On the FusionInsight Manager portal, click O&M > Alarm > Alarms and select the alarm whose ID is 19007. Then check the role name in Location and confirm the IP adress of the instance.
- If the role for which the alarm is generated is HMaster, go to 2.
- If the role for which the alarm is generated is RegionServer, go to 3.
On the FusionInsight Manager portal, choose Cluster > Name of the desired cluster > Services > HBase > Instance and click the HMaster for which the alarm is generated to go to the Dashboard page.

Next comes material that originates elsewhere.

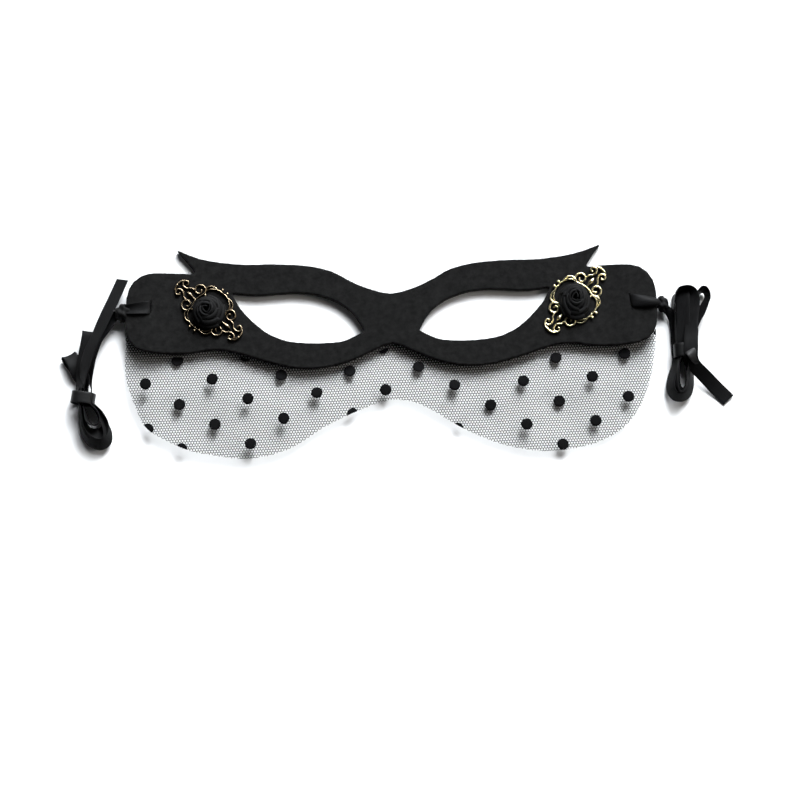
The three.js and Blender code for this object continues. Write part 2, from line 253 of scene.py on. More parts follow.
# Each row is a point on the ribbon's middle line, then the azimuth and elevation of its width.
leftRoute = [
    (-113.3, 19.2, 4.05, 89, 0), (-110.9, 19.4, 2.4, 89, 0), (-106.8, 19.7, 2.15, 89, 0),
    (-103, 20, 2.4, 89, 0), (-101.5, 20.2, 3.45, 89, 0), (-101.3, 20.2, 4.65, 89, 0),
    (-101.5, 20.2, 6.25, 89, 0), (-103, 20, 7.1, 89, 0), (-105.9, 19.8, 7.45, 89, 0),
    (-109.5, 19.5, 7.3, 89, 0), (-112.3, 19.2, 6.45, 89, 0), (-115.9, 17.5, 4.4, 120, 15),
    (-119.1, 13.9, 3.9, 320, 10), (-123.5, 8.1, 3.2, 330, 32), (-126.3, 0.1, 3, 336, 40),
    (-126.8, -7.6, 3.5, 342, 60), (-126.2, -13.8, 4.6, 350, 84), (-126.1, -18.8, 4.8, 0, 88),
    (-124.6, -21.9, 3.81, 210, 84), (-122.5, -25.3, 3.58, 210, 70), (-120.5, -29.1, 3.96, 200, 64),
    (-119.4, -33, 4.49, 180, 58), (-120, -36, 4.63, 145, 50), (-122.2, -37.4, 4.6, 105, 45),
    (-125.2, -36.8, 4.58, 75, 47), (-127.9, -34.7, 4.53, 50, 55), (-130, -31.4, 4.18, 28, 64),
    (-130.9, -27, 3.56, 10, 70), (-131, -22.7, 3.15, 5, 80), (-132.2, -18.3, 3, 0, 88),
    (-132.2, -14, 3.2, 0, 70), (-130.6, -9.2, 3.6, 0, 42), (-129.8, -3.8, 3.8, 352, 20),
    (-128.7, 1.6, 3.8, 350, 15), (-127.7, 6.4, 3.9, 350, 12), (-127.2, 9.4, 4.2, 350, 10),
    (-127.1, 10.6, 5, 350, 10), (-127.2, 9.1, 5.9, 350, 10), (-127.7, 6, 6.2, 350, 12),
    (-128.6, 1.2, 6.2, 350, 15), (-129.7, -4.2, 6, 352, 20), (-130.5, -9.6, 5.6, 0, 42),
    (-131.1, -14.3, 5, 0, 70), (-131.3, -18.7, 4.8, 0, 88), (-130.4, -22.2, 4.61, 185, 86),
    (-129.8, -26.5, 4.25, 190, 76), (-128.7, -30, 4.14, 215, 62), (-126.7, -32.3, 4.02, 245, 40),
    (-124, -33.1, 4.04, 272, 20), (-121.6, -32, 3.96, 305, 34), (-120.7, -29.3, 4, 340, 52),
    (-121.5, -25.7, 3.73, 10, 70), (-123.5, -22.3, 3.22, 30, 82), (-125.6, -20.1, 3.1, 30, 86),
    (-127.4, -18.4, 3, 0, 88), (-127.8, -14.6, 2.9, 0, 84), (-128.8, -10.9, 2.2, 5, 45),
    (-130.5, -7.5, 1.4, 12, 18), (-132.5, -4.8, 0.8, 18, 8), (-134.6, -2.2, 0.6, 22, 4),
    (-136.2, -0, 0.8, 25, 4), (-136.4, 0.8, 1.6, 25, 2), (-135.7, 1, 2.5, 25, -3),
    (-134.5, -0.5, 3.3, 23, -9), (-133, -3.8, 3.8, 18, -8), (-131.6, -7.6, 3.6, 12, 15),
    (-130.5, -10.8, 3.3, 8, 50), (-130.1, -14.6, 3.1, 5, 80), (-130.1, -18.4, 3, 0, 88),
    (-129.4, -21.3, 4.2, 0, 88), (-128.6, -24.4, 4.77, 180, 84), (-127.7, -27.6, 5.4, 225, 79),
    (-125.6, -29.5, 5.69, 270, 79), (-123.6, -29, 5.6, 310, 79), (-123, -26.8, 5.25, 340, 79),
    (-124, -23.7, 4.89, 0, 82), (-125.9, -21.4, 4.8, 0, 86), (-127.4, -19.7, 4.8, 0, 88),
    (-128.5, -17.1, 4.9, 0, 88), (-129.1, -14, 6.2, 350, 86), (-129.4, -9.9, 7.6, 350, 62),
    (-128.7, -5.4, 8.3, 348, 42), (-126.4, 2.2, 8.4, 340, 36), (-124.1, 7.2, 8.3, 338, 40),
    (-121.8, 12.5, 7.9, 337, 34), (-118.8, 19.4, 6.8, 336, 30), (-117.1, 23.2, 5.9, 336, 30),
    (-115.2, 27.9, 4.6, 336, 30), (-113.2, 32.9, 3.4, 336, 30),
]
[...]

Click the drop-down menu in the Chart area and choose Customize > GC > Garbage Collection (GC) Time of HMaster and click OK to check whether the value of GC time for old generation is greater than the threshold (exceeds 5 seconds for three consecutive checks periods by default).
- If yes, go to 4.
- If no, go to 6.
Figure 1 Garbage Collection (GC) Time of HMaster
On the FusionInsight Manager portal, choose Cluster > Name of the desired cluster > Services > HBase > Instance and click the RegionServer for which the alarm is generated to go to the Dashboard page. Click the drop-down menu in the Chart area and choose Customize > GC > Garbage Collection (GC) Time of RegionServer and click OK to check whether the value of GC time for old generation is greater than the threshold (exceeds 5 seconds for three consecutive checks periods by default).
- If yes, go to 4.
- If no, go to 6.
Figure 2 Garbage Collection (GC) Time of RegionServer

Check the current JVM configuration.

On the FusionInsight Manager portal, choose Cluster > Name of the desired cluster > Services > HBase > Configurations, and click All Configurations. In Search, enter GC_OPTS to check the GC_OPTS memory parameter of role HMaster(HBase->HMaster), RegionServer(HBase->RegionServer). Adjust the values of -Xmx and -XX:CMSInitiatingOccupancyFraction of the GC_OPTS parameter by referring to the Note.
1. Suggestions on GC parameter configurations for HMaster
  - Set -Xms and -Xmx to the same value to prevent JVM from dynamically adjusting the heap memory size and affecting performance.
  - Set -XX:NewSize to the value of -XX:MaxNewSize, which is one eighth of -Xmx.
  - For large-scale HBase clusters with a large number of regions, increase values of GC_OPTS parameters for HMaster. Specifically, set -Xmx to 4 GB if the number of regions is less than 100,000. If the number of regions is more than 100,000, set -Xmx to be greater than or equal to 6 GB. For each increased 35,000 regions, increase the value of -Xmx by 2 GB. The maximum value of -Xmx is 32 GB.
2. Suggestions on GC parameter configurations for RegionServer
  - Set -Xms and -Xmx to the same value to prevent JVM from dynamically adjusting the heap memory size and affecting performance.
  - Set -XX:NewSize to one eighth of -Xmx.
  - Set the memory for RegionServer to be greater than that for HMaster. If sufficient memory is available, increase the heap memory.
  - Set -Xmx based on the machine memory size. Specifically, set -Xmx to 32 GB if the machine memory is greater than 200 GB, to 16 GB if the machine memory is greater than 128 GB and less than 200 GB, and to 8 GB if the machine memory is less than 128 GB. When -Xmx is set to 32 GB, a RegionServer node supports 2000 regions and 200 hotspot regions.
  - XX:CMSInitiatingOccupancyFraction to be less than and equal to 85, and it is calculated as follows: 100 x (hfile.block.cache.size + hbase.regionserver.global.memstore.size)
Check whether the alarm is cleared.
- If yes, no further action is required.
- If no, go to 6.

Collect fault information.

On the FusionInsight Manager interface of active and standby clusters, choose O&M > Log > Download.
In the Service drop-down list box, select HBase in the required cluster.
Click in the upper right corner, and set Start Date and End Date for log collection to 10 minutes ahead of and after the alarm generation time, respectively. Then, click Download.
Contact the O&M personnel and send the collected fault logs.